The Church has no power to establish new divine promises of grace, as some senselessly assert, who say that, since the Church is governed by the Holy Spirit, whatever she ordains has no less authority than that which is ordained of God. The Church is born of the word of promise through faith, and is nourished and preserved by the same word; that is, she herself is established by the promises of God, not the promise of God by her. The word of God is incomparably above the Church, and her part is not to establish, ordain, or make anything in it, but only to be established, ordained, and made, as a creature. What man begets his own parent? Who establishes the authority by which he himself exists?
This power the Church certainly has—that she can distinguish the word of God from the words of men. So Augustine confesses that his motive for believing the gospel was the authority of the Church, which declared it to be the gospel. Not that the Church is therefore above the gospel; for, if so, she would also be above God, in whom we believe, since she declares Him to be God; but, as Augustine says elsewhere, the soul is so taken possession of by the truth, that thereby it can judge of all things with the utmost certainty, and yet cannot judge the truth itself, but is compelled by an infallible certainty to say that this is the truth. For example, the mind pronounces with infallible certainty that three and seven are ten, and yet can give no reason why this is true, while it cannot deny that it is true. In fact the mind itself is taken possession of, and, having truth as its judge, is judged rather than judges. Even such a perception is there in the Church, by the illumination of the Spirit, in judging and approving of doctrines; a perception which she cannot demonstrate, but which she holds as most sure. Just as among philosophers no one judges of those conceptions which are common to all, but everyone is judged by them, so is it among us with regard to that spiritual perception which judgeth all things, yet is judged of no man, as the Apostle says.

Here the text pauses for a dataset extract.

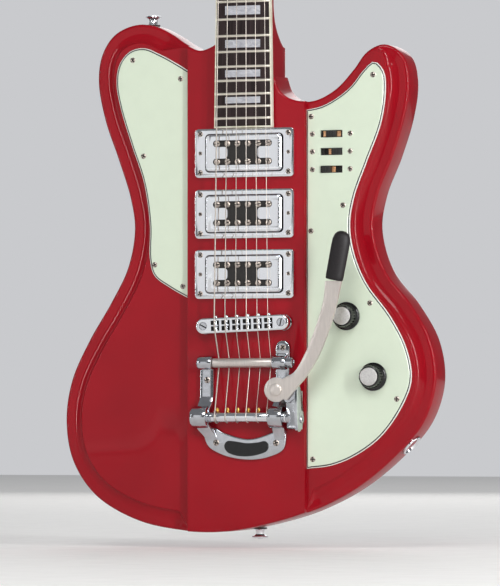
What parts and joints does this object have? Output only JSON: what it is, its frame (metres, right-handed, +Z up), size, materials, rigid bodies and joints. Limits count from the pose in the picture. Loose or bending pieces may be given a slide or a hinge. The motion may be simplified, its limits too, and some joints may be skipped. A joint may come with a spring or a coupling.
{
  "type": "electric guitar",
  "caption": "Solid-body electric guitar with a raised centre block, carved wings, ringed pickups, post-mounted bridge, stop-bar vibrato with a swing arm, and a long slim neck.",
  "frame": {"origin": "centre of the nut's board-side edge, level with the front face of the body's centre block, where a wall hanger holds the neck", "axes": "+X towards the treble side, +Z up the neck towards the headstock, front of the guitar facing -Y"},
  "size_m": [0.3496, 0.0903, 1.0068],
  "materials": {
    "red_lacquer": "gloss",
    "rosewood": "satin",
    "nut_bone": "satin",
    "mint_guard": "gloss",
    "chrome": "polished",
    "satin_steel": "satin",
    "string_steel": "satin",
    "black_plastic": "gloss",
    "coil_black": "matt"
  },
  "bodies": {
    "body": {"body_center_block": "red_lacquer", "body_bass_wing": "red_lacquer", "body_treble_wing": "red_lacquer", "neck": "red_lacquer", "fingerboard": "rosewood", "nut": "nut_bone", "truss_rod": "satin_steel", "truss_rod_cover": "black_plastic", "pickguard_bass": "mint_guard", "pickguard_treble": "mint_guard", "pickup_ring_neck": "chrome", "pickup_cover_neck": "chrome", "pickup_coils_neck": "coil_black", "pickup_ring_middle": "chrome", "pickup_cover_middle": "chrome", "pickup_coils_middle": "coil_black", "pickup_ring_bridge": "chrome", "pickup_cover_bridge": "chrome", "pickup_coils_bridge": "coil_black", "bridge_body": "chrome", "bridge_post_bass": "chrome", "bridge_post_treble": "chrome", "vibrato_base": "chrome", "vibrato_spring": "satin_steel", "string_1": "string_steel", "string_2": "string_steel", "string_3": "string_steel", "string_4": "string_steel", "string_5": "string_steel", "string_6": "string_steel", "tuner_plate_bass": "chrome", "tuner_plate_treble": "chrome", "pot_volume": "satin_steel", "pot_tone": "satin_steel", "output_jack": "chrome", "strap_button_horn": "chrome", "strap_button_end": "chrome"},
    "vibrato_rocker": {"vibrato_shaft": "chrome", "vibrato_arm_bracket": "chrome"},
    "arm": {"vibrato_arm": "satin_steel", "vibrato_arm_bolt": "satin_steel", "vibrato_arm_grip": "black_plastic"},
    "tension_roller": {"vibrato_tension_bar": "chrome"},
    "volume": {"knob_volume": "black_plastic"},
    "tone": {"knob_tone": "black_plastic"},
    "switch_1": {"switch_slider_1": "black_plastic"},
    "switch_2": {"switch_slider_2": "black_plastic"},
    "switch_3": {"switch_slider_3": "black_plastic"},
    "post_1": {"tuner_post_1": "chrome"},
    "post_2": {"tuner_post_2": "chrome"},
    "post_3": {"tuner_post_3": "chrome"},
    "post_4": {"tuner_post_4": "chrome"},
    "post_5": {"tuner_post_5": "chrome"},
    "post_6": {"tuner_post_6": "chrome"},
    "button_1": {"tuner_button_1": "chrome"},
    "button_2": {"tuner_button_2": "chrome"},
    "button_3": {"tuner_button_3": "chrome"},
    "button_4": {"tuner_button_4": "chrome"},
    "button_5": {"tuner_button_5": "chrome"},
    "button_6": {"tuner_button_6": "chrome"}
  },
  "joints": [
    {"name": "vibrato_rock", "type": "hinge", "parent": "body", "child": "vibrato_rocker", "pos_m": [0, -0.009, -0.717], "axis": [1, 0, 0], "range_deg": [-8, 4], "stiffness_Nm_per_rad": 8},
    {"name": "arm_swivel", "type": "hinge", "parent": "vibrato_rocker", "child": "arm", "pos_m": [0.0365, -0.02, -0.693], "axis": [0, 1, 0], "range_deg": [-15, 100]},
    {"name": "tension_roll", "type": "hinge", "parent": "body", "child": "tension_roller", "pos_m": [0, -0.0066, -0.669], "axis": [1, 0, 0], "continuous": true},
    {"name": "volume_turn", "type": "hinge", "parent": "body", "child": "volume", "pos_m": [0.0929, -0.003, -0.6282], "axis": [0, 1, 0], "range_deg": [-150, 150]},
    {"name": "tone_turn", "type": "hinge", "parent": "body", "child": "tone", "pos_m": [0.1179, -0.003, -0.6816], "axis": [0, 1, 0], "range_deg": [-150, 150]},
    {"name": "switch_1_slide", "type": "slide", "parent": "body", "child": "switch_1", "axis": [1, 0, 0], "range_m": [-0.005, 0.005]},
    {"name": "switch_2_slide", "type": "slide", "parent": "body", "child": "switch_2", "axis": [1, 0, 0], "range_m": [-0.01, 0]},
    {"name": "switch_3_slide", "type": "slide", "parent": "body", "child": "switch_3", "axis": [1, 0, 0], "range_m": [0, 0.01]},
    {"name": "post_1_turn", "type": "hinge", "parent": "body", "child": "post_1", "pos_m": [0.025, 0.00796, 0.04575], "axis": [0, 0.9703, -0.2419], "continuous": true},
    {"name": "post_2_turn", "type": "hinge", "parent": "body", "child": "post_2", "pos_m": [0.025, 0.0174, 0.08359], "axis": [0, 0.9703, -0.2419], "continuous": true},
    {"name": "post_3_turn", "type": "hinge", "parent": "body", "child": "post_3", "pos_m": [0.025, 0.02683, 0.12144], "axis": [0, 0.9703, -0.2419], "continuous": true},
    {"name": "post_4_turn", "type": "hinge", "parent": "body", "child": "post_4", "pos_m": [-0.025, 0.02683, 0.12144], "axis": [0, 0.9703, -0.2419], "continuous": true},
    {"name": "post_5_turn", "type": "hinge", "parent": "body", "child": "post_5", "pos_m": [-0.025, 0.0174, 0.08359], "axis": [0, 0.9703, -0.2419], "continuous": true},
    {"name": "post_6_turn", "type": "hinge", "parent": "body", "child": "post_6", "pos_m": [-0.025, 0.00796, 0.04575], "axis": [0, 0.9703, -0.2419], "continuous": true},
    {"name": "button_1_turn", "type": "hinge", "parent": "body", "child": "button_1", "pos_m": [0.053, 0.02834, 0.04067], "axis": [1, 0, 0], "continuous": true},
    {"name": "button_2_turn", "type": "hinge", "parent": "body", "child": "button_2", "pos_m": [0.053, 0.03777, 0.07851], "axis": [1, 0, 0], "continuous": true},
    {"name": "button_3_turn", "type": "hinge", "parent": "body", "child": "button_3", "pos_m": [0.053, 0.04721, 0.11636], "axis": [1, 0, 0], "continuous": true},
    {"name": "button_4_turn", "type": "hinge", "parent": "body", "child": "button_4", "pos_m": [-0.053, 0.04721, 0.11636], "axis": [1, 0, 0], "continuous": true},
    {"name": "button_5_turn", "type": "hinge", "parent": "body", "child": "button_5", "pos_m": [-0.053, 0.03777, 0.07851], "axis": [1, 0, 0], "continuous": true},
    {"name": "button_6_turn", "type": "hinge", "parent": "body", "child": "button_6", "pos_m": [-0.053, 0.02834, 0.04067], "axis": [1, 0, 0], "continuous": true}
  ],
  "couplings": [
    {"joint": "post_1_turn", "follows": "button_1_turn", "ratio": 0.071429},
    {"joint": "post_2_turn", "follows": "button_2_turn", "ratio": 0.071429},
    {"joint": "post_3_turn", "follows": "button_3_turn", "ratio": 0.071429},
    {"joint": "post_4_turn", "follows": "button_4_turn", "ratio": -0.071429},
    {"joint": "post_5_turn", "follows": "button_5_turn", "ratio": -0.071429},
    {"joint": "post_6_turn", "follows": "button_6_turn", "ratio": -0.071429}
  ]
}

Let us take it then for certain that the Church cannot promise grace, to do which is the part of God alone, and therefore cannot institute a sacrament. And even, if she had the most complete power to do so, it would not forthwith follow, that orders are a sacrament. For who knows what is that Church which has the Spirit, when only a few bishops and learned men are usually concerned in setting up these laws and institutions? It is possible that these men may not be of the Church, and may all be in error; as councils have very often been in error, especially that of Constance, which has erred the most impiously of all. That only is a proved article of the faith which has been approved by the universal Church, and not by that of Rome alone. I grant therefore that orders may be a sort of church rite, like many others which have been introduced by the Fathers of the Church, such as the consecration of vessels, buildings, vestments, water, salt, candles, herbs, wine, and the like. In all these no one asserts that there is any sacrament, nor is there any promise in them. Thus the anointing of a man’s hands, the shaving of his head, and other ceremonies of the kind, do not constitute a sacrament, since nothing is promised by these things, but they are merely employed to prepare men for certain offices, as in the case of vessels or instruments.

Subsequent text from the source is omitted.